JavaScript (26 13 chars)

alert((+prompt()>>5)+1<<5)

Re-read the problem statement. Here's my amended answer:

r=(n>>5)+1<<5

And this seems to be the best javascript answer at 10 chars:

r=(n|31)+1

GolfScript (10 chars)

32n+31~&:r

Problems this trivial aren't interesting.

C (11 chars)

r=(n|31)+1;

Python (10 chars)

r=(n|31)+1

Work for negative numbers also

Mathematica - 15 13

⌈##⌉&[n+1,32]

It's quite simple if Ceiling (⌈...⌉) isn't forbidden

EXCEL (14 characters):

=n-MOD(n;32)+32

n is declared name for a an input cell. put the formula in a cell declared as 'r'. No use of / and * ...

Python (11 chars)

r=n+32-n%32

Using modulo

Alternative (10 chars), using bitwise OR like everbody else:

r=(n|31)+1

R, 12

r=n+32-n%%32

This uses modulo %%, subtraction -, and addition +.

Julia, 8

r=n|31+1

(This is based on the C solution.)

Some parentheses can be saved in Julia due to the order in which the functions are called:

:(r=n|31+1) # : returns the ATK
:(r = +(|(n,31),1))

R (10 16)

r=-(n=n+1)%%32+n

R (recursive, long)

r<-(function (n) if(n%%32) Recall(n+1) else n)(n+1)

Python (9 14)

n+=1
r=-n%32+n

PowerShell: 14

$r=$n-$n%32+32

C (16 characters):

r=((n>>5)+1)<<5;

Kona (21)

 r:{_(1+(x%32))%(%32)}

No *, /, nor a loop in the above.

J - 11 characters

r=:2^>.2^.n

C - 19 characters

not the shortest, but a different method

j=i%32?i+32-i%32:i;

J (10)

This returns n if n is a multiple of 32. So it doesn't satisfy everything I think you want.

r=:n-_32|n

If we need to be stringent on that rule, the following works.

(14)

r=:>:n-_32|>:n

Perl 6 (9 bytes)

r=n+|31+1

r and n can be declared as sigilless variables (my \variable). In Perl 6, bitwise operators (like +|)'s precedence is better, so no parens are needed.

R, 40

Just for kicks, a solution that doesn't use the modulo operator either:

r=tail(which(!cbind(1:n,31:0)[,2]),1)+32

cbind(1:n,31:0) creates an array with one column going from 1 to n and another from 31 to 0. That column is recycled to fit the size of the first one. which(!cbind(1:n,31:0)[,2]) returns the indices of the elements for which the second column is 0 (0 being FALSE, !0 is TRUE), i.e. the multiples of 32. Finally we take the last one using tail and add 32.
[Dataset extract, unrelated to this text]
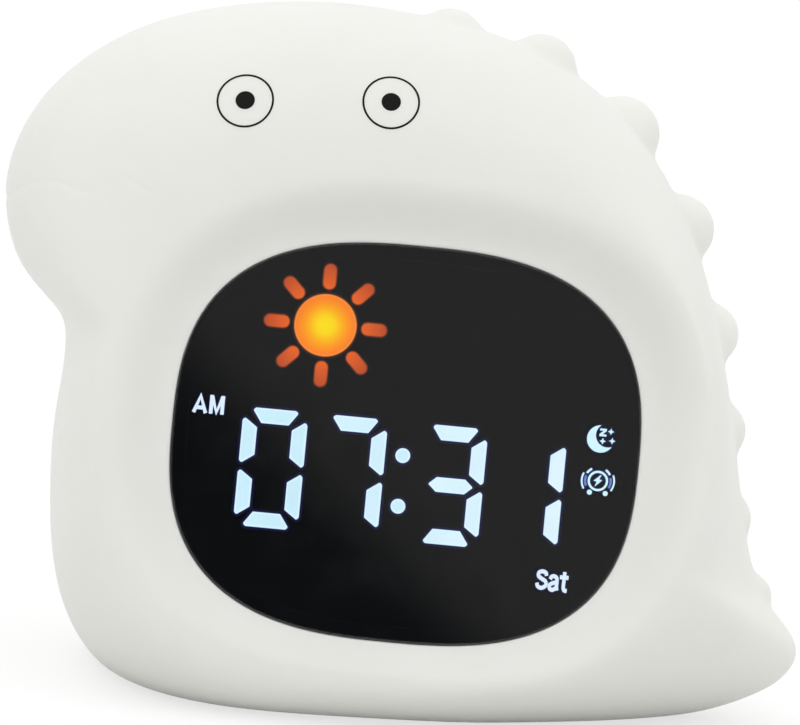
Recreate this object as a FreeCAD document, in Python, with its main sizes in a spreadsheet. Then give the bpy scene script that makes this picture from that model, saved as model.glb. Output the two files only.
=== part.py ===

Solution at 34 characters with rep:

r=tail(which(!rep(31:0,l=n)),1)+32

Perl5 14

$r=($n+32)&~31

In Perl5 variables needs sigilia. $n gets added 32 and we strip the last 5 bits by anding by the inverse of 31.

x86 Machine Code - 6 bytes

Assuming that the register 'ax' is 'n', and 'bx' is 'r' then

83C81F 40 89C3

Assembled from:

or ax, 0x1F
inc ax
mov bx, ax

GolfScript, 7 characters

31n|):r

Takes input from variable n and puts the result into r. Note that for testing it is advisable to use another variable name since n is also part of the p and puts built-ins.

TI-BASIC, 12 

32(1+N/32)→R

C 45

int a=32,b,c;b=31;c=b%a;c=a-c;b=b+c;return c;